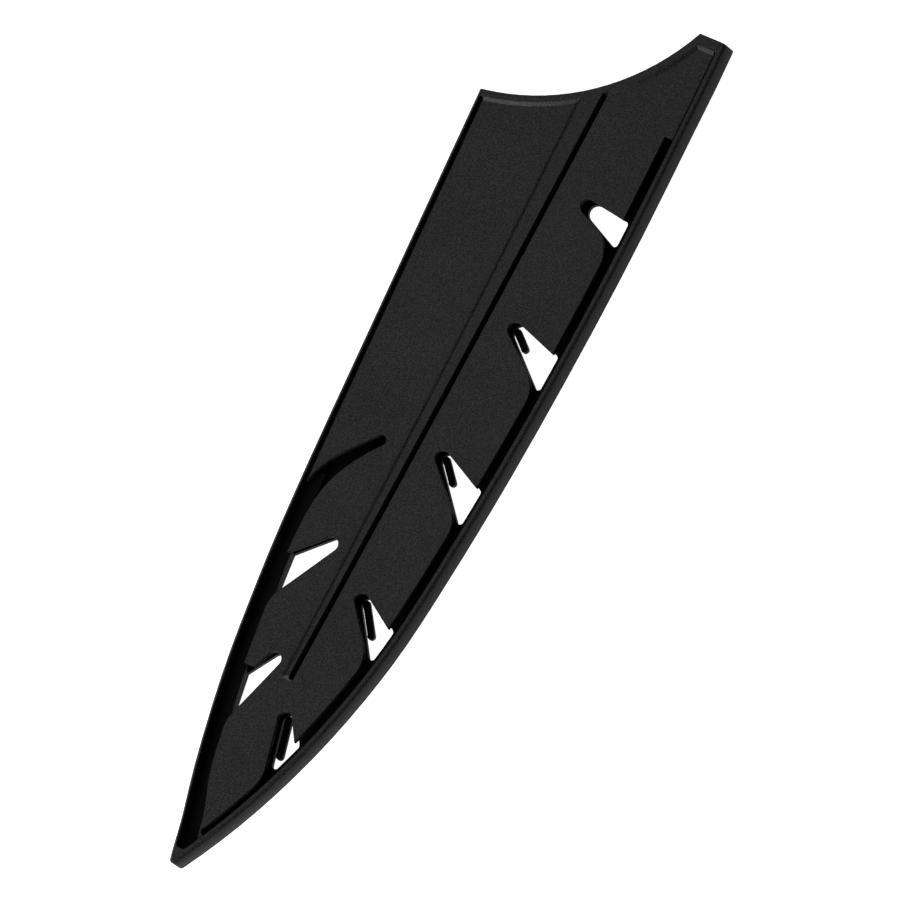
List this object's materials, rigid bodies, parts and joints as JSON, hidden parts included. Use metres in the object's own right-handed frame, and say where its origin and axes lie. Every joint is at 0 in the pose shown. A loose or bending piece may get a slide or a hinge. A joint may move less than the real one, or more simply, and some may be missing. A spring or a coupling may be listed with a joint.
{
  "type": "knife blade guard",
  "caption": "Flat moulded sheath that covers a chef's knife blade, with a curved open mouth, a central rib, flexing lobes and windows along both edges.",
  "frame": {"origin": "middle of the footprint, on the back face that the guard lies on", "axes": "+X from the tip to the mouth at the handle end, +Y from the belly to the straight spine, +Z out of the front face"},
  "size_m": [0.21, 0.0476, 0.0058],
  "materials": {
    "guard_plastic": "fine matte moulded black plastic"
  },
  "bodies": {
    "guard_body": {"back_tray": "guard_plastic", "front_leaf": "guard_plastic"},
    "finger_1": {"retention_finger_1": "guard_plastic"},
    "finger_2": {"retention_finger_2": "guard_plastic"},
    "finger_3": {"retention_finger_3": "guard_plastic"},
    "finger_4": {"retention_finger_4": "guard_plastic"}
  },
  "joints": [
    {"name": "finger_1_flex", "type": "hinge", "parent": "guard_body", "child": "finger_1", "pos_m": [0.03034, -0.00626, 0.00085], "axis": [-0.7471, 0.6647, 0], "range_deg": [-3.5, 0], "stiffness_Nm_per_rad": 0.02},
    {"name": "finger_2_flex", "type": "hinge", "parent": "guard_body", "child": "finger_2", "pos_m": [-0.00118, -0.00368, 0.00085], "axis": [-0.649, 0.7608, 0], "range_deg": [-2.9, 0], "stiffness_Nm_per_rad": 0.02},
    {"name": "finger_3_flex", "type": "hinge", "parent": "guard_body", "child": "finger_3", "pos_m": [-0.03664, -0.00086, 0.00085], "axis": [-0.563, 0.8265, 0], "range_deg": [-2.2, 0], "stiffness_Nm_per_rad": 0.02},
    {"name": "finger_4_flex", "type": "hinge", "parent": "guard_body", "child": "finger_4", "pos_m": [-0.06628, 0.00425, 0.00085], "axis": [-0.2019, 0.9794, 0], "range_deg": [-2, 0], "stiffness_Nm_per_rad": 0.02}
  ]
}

===============

Restate the data above word for word, please.

▶ _Response to the exercise_
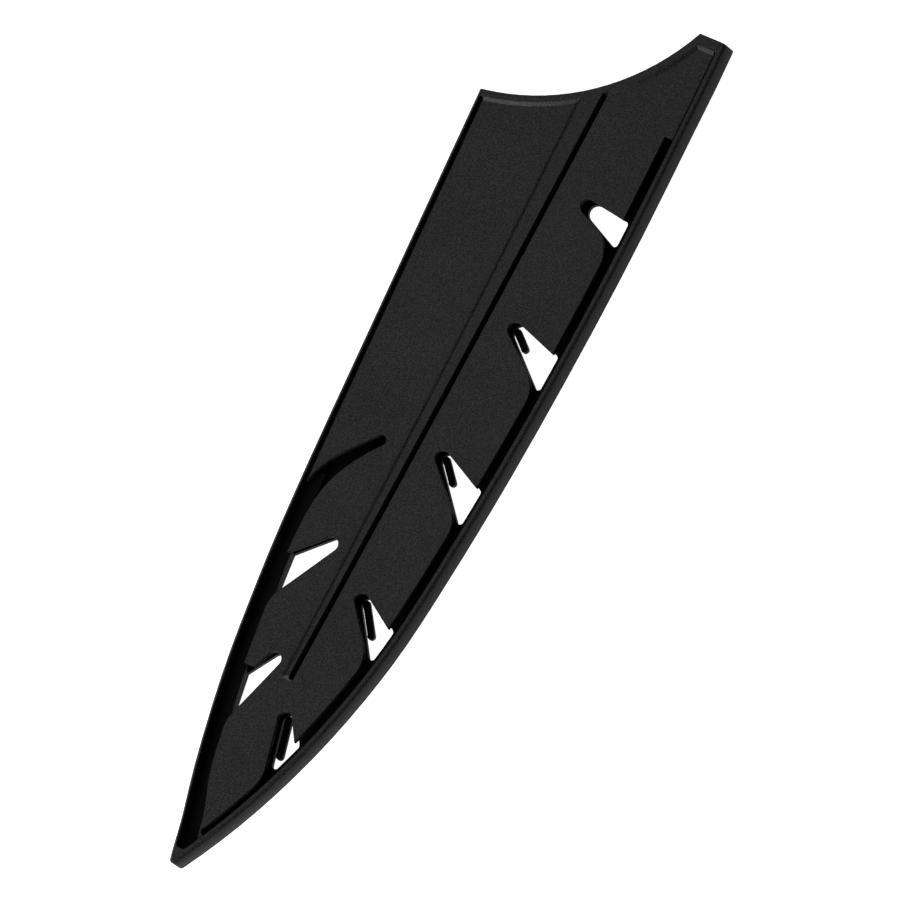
List this object's materials, rigid bodies, parts and joints as JSON, hidden parts included. Use metres in the object's own right-handed frame, and say where its origin and axes lie. Every joint is at 0 in the pose shown. A loose or bending piece may get a slide or a hinge. A joint may move less than the real one, or more simply, and some may be missing. A spring or a coupling may be listed with a joint.
{
  "type": "knife blade guard",
  "caption": "Flat moulded sheath that covers a chef's knife blade, with a curved open mouth, a central rib, flexing lobes and windows along both edges.",
  "frame": {"origin": "middle of the footprint, on the back face that the guard lies on", "axes": "+X from the tip to the mouth at the handle end, +Y from the belly to the straight spine, +Z out of the front face"},
  "size_m": [0.21, 0.0476, 0.0058],
  "materials": {
    "guard_plastic": "fine matte moulded black plastic"
  },
  "bodies": {
    "guard_body": {"back_tray": "guard_plastic", "front_leaf": "guard_plastic"},
    "finger_1": {"retention_finger_1": "guard_plastic"},
    "finger_2": {"retention_finger_2": "guard_plastic"},
    "finger_3": {"retention_finger_3": "guard_plastic"},
    "finger_4": {"retention_finger_4": "guard_plastic"}
  },
  "joints": [
    {"name": "finger_1_flex", "type": "hinge", "parent": "guard_body", "child": "finger_1", "pos_m": [0.03034, -0.00626, 0.00085], "axis": [-0.7471, 0.6647, 0], "range_deg": [-3.5, 0], "stiffness_Nm_per_rad": 0.02},
    {"name": "finger_2_flex", "type": "hinge", "parent": "guard_body", "child": "finger_2", "pos_m": [-0.00118, -0.00368, 0.00085], "axis": [-0.649, 0.7608, 0], "range_deg": [-2.9, 0], "stiffness_Nm_per_rad": 0.02},
    {"name": "finger_3_flex", "type": "hinge", "parent": "guard_body", "child": "finger_3", "pos_m": [-0.03664, -0.00086, 0.00085], "axis": [-0.563, 0.8265, 0], "range_deg": [-2.2, 0], "stiffness_Nm_per_rad": 0.02},
    {"name": "finger_4_flex", "type": "hinge", "parent": "guard_body", "child": "finger_4", "pos_m": [-0.06628, 0.00425, 0.00085], "axis": [-0.2019, 0.9794, 0], "range_deg": [-2, 0], "stiffness_Nm_per_rad": 0.02}
  ]
}